Law Student Digs the Hole Deeper

When students at Columbia and other law schools around the country demanded that exams be postponed because they were traumatized by the Michael Brown and Eric Garner cases, we and many others responded with ridicule. In today’s National Law Journal, a third-year law student at Harvard named William Desmond says that we got it all wrong: the request for extra time for exams was a sign of the students’ strength. For entertainment value, you should read the whole thing, but here are some excerpts:

[O]pponents of exam extensions have declared that to grant these requests would be a disservice to the students. Law students, they argue, must learn how to engage critically with the law in the face of intense adversity. Drawing comparisons to events surrounding the Civil Rights Movement and other times of intense turmoil, these opponents portray today’s law students as coddled millennials using traumatic events as an excuse for their inability to focus on a three-hour exam. In essence, law students are being told to grow up and learn how to focus amidst stress and anxiety—like “real” lawyers must do.

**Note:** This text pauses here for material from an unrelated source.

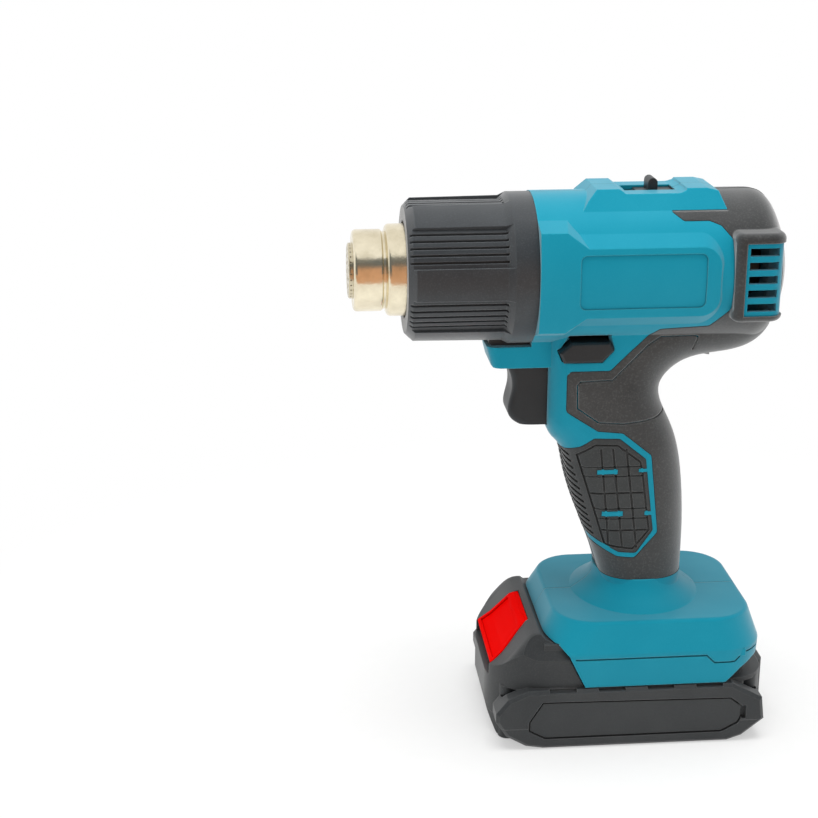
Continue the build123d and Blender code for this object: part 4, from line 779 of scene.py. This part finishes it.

Yes, that sums it up pretty well.

Speaking as one of those law students, I can say that this response is misguided: Our request for exam extensions is not being made from a position of weakness, but rather from one of strength and critical awareness.

Although over the last few weeks many law students have experienced moments of total despair, minutes of inconsolable tears and hours of utter confusion…

Total despair? Inconsolable tears? Seriously?

many of these same students have also spent days in action—days of protesting, of organizing meetings, of drafting emails and letters, and of starting conversations long overdue. We have been synthesizing decades of police interactions, dissecting problems centuries old, and exposing the hypocrisy of silence.

Just let that last one sink in for a moment.

The hesitancy to recognize the validity of these psychic effects demonstrates that, in addition to conversations on race, gender and class, our nation is starving for a genuine discussion about mental health.

If I took seriously the claim that law students are suffering “total despair” and shedding “inconsolable tears” over the Brown and Garner cases, then yes, I would say it is time for a discussion about mental health.

Where some commentators see weakness or sensitivity, perhaps they should instead see strength—the strength to know when our cups of endurance have run over and when the time for patience has ended. Perhaps they should instead see courage—the courage to look our peers in the eyes and uncomfortably ask them to bear these burdens of racism and classism that we have together inherited from generations past.

This guy is a really bad writer. He is supposed to be on the Law Review, too. Must be true what they say about declining educational standards.

Our focus and critical thinking are at an all-time peak while the importance of our textbooks is at a low. It is not that law students are incapable of handling their exams. It is that we are unwilling to remove ourselves, even for a few days, from this national conversation.

No, really, you can take a few days off. The rest of us can get along without you.

For most of us, we know that if we get lower grades this semester, this cost will have been worth the importance and privilege of joining a national movement to fundamentally reform this country’s approach to law enforcement and criminal justice. But just because we are willing to pay this price does not mean we should have to.

This is the great thing about law students. If you peel away the endless BS about social justice, you eventually come to their core concern: grades. Because grades lead to jobs.

Our requests for exam extensions are requests for our faculties and administrations to recognize that this movement is our legal education—that when we march, when we advocate, when we demand accountability and action we are employing the analytical skills and legal knowledge that we have learned in our law school classrooms far more than we would be if we responded to a hypothetical exam prompt.

Protesting is better than studying! This is the conclusion:

Each year as classes of law students enter and exit our nation’s legal institutions we are told the same thing: You are the future of the law. Well, the future is now.

Huh. Kid must be a Redskins fan. But that’s not enough to redeem his hopelessly pompous and silly op-ed.